Work to complete.
For this exercise, return only the lines from the line containing "left_ring = left.bar(bar_section())" through the line containing "if empty is", both ends included, exactly as they are.

Dataset excerpt.

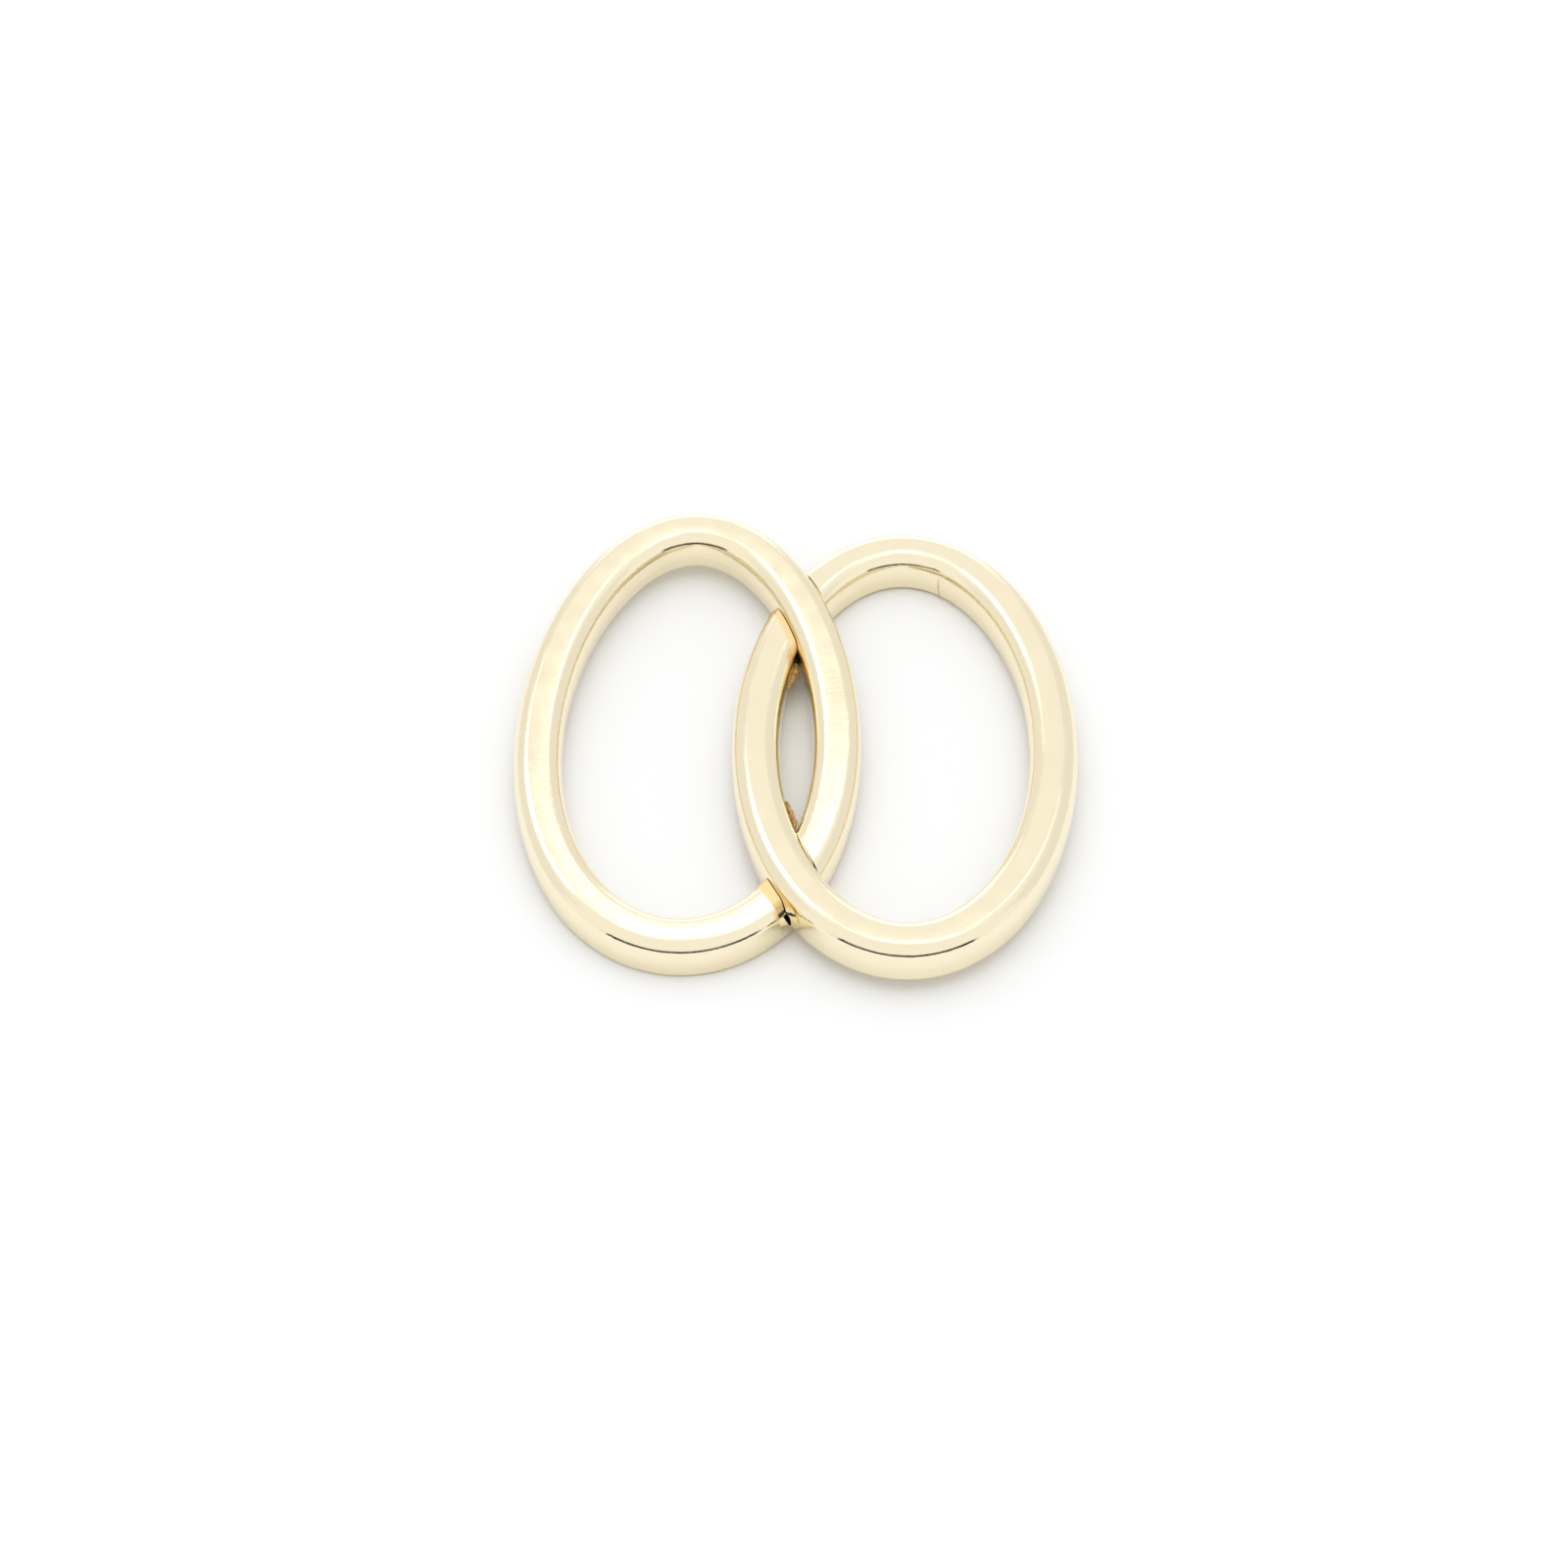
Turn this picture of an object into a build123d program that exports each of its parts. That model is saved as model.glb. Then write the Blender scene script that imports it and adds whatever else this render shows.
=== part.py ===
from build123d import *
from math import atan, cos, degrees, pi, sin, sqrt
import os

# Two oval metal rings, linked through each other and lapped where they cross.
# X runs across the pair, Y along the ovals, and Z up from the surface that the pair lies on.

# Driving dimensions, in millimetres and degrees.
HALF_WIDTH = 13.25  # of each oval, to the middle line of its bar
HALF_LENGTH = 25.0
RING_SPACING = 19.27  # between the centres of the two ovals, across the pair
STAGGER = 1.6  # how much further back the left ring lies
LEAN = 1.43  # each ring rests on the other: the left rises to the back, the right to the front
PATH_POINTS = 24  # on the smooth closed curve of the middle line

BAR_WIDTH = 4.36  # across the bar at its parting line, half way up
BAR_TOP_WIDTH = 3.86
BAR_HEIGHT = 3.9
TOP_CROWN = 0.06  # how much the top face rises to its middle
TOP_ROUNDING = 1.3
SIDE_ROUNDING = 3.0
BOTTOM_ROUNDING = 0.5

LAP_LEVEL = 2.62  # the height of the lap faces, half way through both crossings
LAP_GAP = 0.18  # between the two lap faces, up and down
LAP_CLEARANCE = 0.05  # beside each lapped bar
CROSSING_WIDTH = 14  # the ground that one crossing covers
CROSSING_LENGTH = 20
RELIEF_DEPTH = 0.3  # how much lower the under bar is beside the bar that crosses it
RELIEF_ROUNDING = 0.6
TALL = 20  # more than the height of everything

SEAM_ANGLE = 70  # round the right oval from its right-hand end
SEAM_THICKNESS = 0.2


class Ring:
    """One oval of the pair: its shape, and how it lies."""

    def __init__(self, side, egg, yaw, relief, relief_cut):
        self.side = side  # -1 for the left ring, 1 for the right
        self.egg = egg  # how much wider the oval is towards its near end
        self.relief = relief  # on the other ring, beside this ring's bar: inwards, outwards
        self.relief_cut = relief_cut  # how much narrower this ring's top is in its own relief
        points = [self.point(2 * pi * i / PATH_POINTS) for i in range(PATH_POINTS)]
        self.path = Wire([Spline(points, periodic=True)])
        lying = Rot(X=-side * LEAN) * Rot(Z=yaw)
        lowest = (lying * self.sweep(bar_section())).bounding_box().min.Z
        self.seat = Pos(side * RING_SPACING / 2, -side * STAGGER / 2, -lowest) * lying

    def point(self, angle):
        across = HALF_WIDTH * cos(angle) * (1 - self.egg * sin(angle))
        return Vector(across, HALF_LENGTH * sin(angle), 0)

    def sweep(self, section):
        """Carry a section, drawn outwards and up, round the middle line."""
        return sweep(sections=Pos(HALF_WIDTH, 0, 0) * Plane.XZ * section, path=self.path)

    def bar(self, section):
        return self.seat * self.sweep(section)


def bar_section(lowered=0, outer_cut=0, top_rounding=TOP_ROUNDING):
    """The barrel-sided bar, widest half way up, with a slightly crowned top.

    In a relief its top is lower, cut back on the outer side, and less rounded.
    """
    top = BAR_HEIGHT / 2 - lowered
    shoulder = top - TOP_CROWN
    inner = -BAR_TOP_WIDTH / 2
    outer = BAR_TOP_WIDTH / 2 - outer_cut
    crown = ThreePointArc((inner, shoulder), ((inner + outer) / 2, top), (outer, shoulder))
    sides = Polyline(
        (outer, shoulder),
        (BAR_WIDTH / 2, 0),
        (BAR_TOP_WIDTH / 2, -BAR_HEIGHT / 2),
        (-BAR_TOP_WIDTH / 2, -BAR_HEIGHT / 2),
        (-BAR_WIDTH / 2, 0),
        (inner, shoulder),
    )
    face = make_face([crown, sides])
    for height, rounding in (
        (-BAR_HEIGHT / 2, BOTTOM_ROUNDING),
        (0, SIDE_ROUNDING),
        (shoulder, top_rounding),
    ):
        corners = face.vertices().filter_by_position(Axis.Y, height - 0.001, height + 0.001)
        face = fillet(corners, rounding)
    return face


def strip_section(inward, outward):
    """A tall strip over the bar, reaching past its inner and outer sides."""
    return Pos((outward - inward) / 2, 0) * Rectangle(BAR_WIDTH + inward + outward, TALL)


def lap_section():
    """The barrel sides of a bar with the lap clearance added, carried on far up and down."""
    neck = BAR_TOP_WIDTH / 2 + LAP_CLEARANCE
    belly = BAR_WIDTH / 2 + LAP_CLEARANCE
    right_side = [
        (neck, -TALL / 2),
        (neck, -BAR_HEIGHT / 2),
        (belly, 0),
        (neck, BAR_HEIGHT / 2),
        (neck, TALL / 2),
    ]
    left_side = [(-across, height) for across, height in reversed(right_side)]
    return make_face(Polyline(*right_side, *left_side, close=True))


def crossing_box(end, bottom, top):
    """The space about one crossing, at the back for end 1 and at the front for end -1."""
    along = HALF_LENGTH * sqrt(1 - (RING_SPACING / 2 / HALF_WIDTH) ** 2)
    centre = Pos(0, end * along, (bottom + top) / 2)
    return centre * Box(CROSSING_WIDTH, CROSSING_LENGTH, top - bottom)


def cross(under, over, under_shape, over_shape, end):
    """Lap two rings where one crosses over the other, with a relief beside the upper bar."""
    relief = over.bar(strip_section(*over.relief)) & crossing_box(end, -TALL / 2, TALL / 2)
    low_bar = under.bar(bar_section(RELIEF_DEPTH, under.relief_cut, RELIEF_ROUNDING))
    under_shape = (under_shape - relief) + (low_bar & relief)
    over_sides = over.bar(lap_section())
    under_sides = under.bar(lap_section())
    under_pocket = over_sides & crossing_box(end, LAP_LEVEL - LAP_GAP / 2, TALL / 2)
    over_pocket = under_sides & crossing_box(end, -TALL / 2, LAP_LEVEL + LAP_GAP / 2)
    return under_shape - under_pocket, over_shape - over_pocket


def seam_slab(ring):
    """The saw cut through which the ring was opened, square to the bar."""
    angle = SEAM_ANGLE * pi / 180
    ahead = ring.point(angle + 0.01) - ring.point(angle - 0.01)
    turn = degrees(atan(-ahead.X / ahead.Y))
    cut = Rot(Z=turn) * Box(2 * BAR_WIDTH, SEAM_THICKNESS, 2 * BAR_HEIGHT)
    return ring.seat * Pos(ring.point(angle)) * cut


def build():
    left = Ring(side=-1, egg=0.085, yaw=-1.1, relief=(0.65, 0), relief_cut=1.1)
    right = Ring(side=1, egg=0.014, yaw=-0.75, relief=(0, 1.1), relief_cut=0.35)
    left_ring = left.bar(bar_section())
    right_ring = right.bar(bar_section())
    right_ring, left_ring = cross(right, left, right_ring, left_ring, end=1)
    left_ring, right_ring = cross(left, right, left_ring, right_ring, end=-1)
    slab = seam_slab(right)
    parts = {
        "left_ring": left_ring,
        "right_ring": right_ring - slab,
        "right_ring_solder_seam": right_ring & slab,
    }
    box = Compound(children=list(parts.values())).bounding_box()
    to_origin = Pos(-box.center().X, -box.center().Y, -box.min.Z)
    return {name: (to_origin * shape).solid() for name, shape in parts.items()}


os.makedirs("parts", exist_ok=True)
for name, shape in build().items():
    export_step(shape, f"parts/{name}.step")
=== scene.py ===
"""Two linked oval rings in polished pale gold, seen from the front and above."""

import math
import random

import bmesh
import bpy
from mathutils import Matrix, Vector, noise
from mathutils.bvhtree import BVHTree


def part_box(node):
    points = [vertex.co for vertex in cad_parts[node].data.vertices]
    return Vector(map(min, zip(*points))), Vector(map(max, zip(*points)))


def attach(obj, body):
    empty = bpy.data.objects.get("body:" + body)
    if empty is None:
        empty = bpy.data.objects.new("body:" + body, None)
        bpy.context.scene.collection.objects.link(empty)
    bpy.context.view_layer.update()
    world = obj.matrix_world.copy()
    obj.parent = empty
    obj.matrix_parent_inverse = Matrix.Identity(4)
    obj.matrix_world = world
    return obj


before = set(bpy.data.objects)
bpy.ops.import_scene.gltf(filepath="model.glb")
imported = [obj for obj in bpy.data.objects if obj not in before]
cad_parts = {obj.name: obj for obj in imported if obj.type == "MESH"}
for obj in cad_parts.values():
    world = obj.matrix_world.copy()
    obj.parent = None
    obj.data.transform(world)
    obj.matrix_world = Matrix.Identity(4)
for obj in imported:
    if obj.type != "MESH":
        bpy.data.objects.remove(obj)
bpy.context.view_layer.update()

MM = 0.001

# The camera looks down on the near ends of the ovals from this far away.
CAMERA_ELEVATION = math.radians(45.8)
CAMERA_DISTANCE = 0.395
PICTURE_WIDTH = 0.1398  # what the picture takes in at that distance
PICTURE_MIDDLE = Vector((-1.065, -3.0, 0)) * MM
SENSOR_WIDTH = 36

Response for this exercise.
    left_ring = left.bar(bar_section())
    right_ring = right.bar(bar_section())
    right_ring, left_ring = cross(right, left, right_ring, left_ring, end=1)
    left_ring, right_ring = cross(left, right, left_ring, right_ring, end=-1)
    slab = seam_slab(right)
    parts = {
        "left_ring": left_ring,
        "right_ring": right_ring - slab,
        "right_ring_solder_seam": right_ring & slab,
    }
    box = Compound(children=list(parts.values())).bounding_box()
    to_origin = Pos(-box.center().X, -box.center().Y, -box.min.Z)
    return {name: (to_origin * shape).solid() for name, shape in parts.items()}


os.makedirs("parts", exist_ok=True)
for name, shape in build().items():
    export_step(shape, f"parts/{name}.step")
=== scene.py ===
"""Two linked oval rings in polished pale gold, seen from the front and above."""

import math
import random

import bmesh
import bpy
from mathutils import Matrix, Vector, noise
from mathutils.bvhtree import BVHTree


def part_box(node):
    points = [vertex.co for vertex in cad_parts[node].data.vertices]
    return Vector(map(min, zip(*points))), Vector(map(max, zip(*points)))


def attach(obj, body):
    empty = bpy.data.objects.get("body:" + body)
    if empty is None:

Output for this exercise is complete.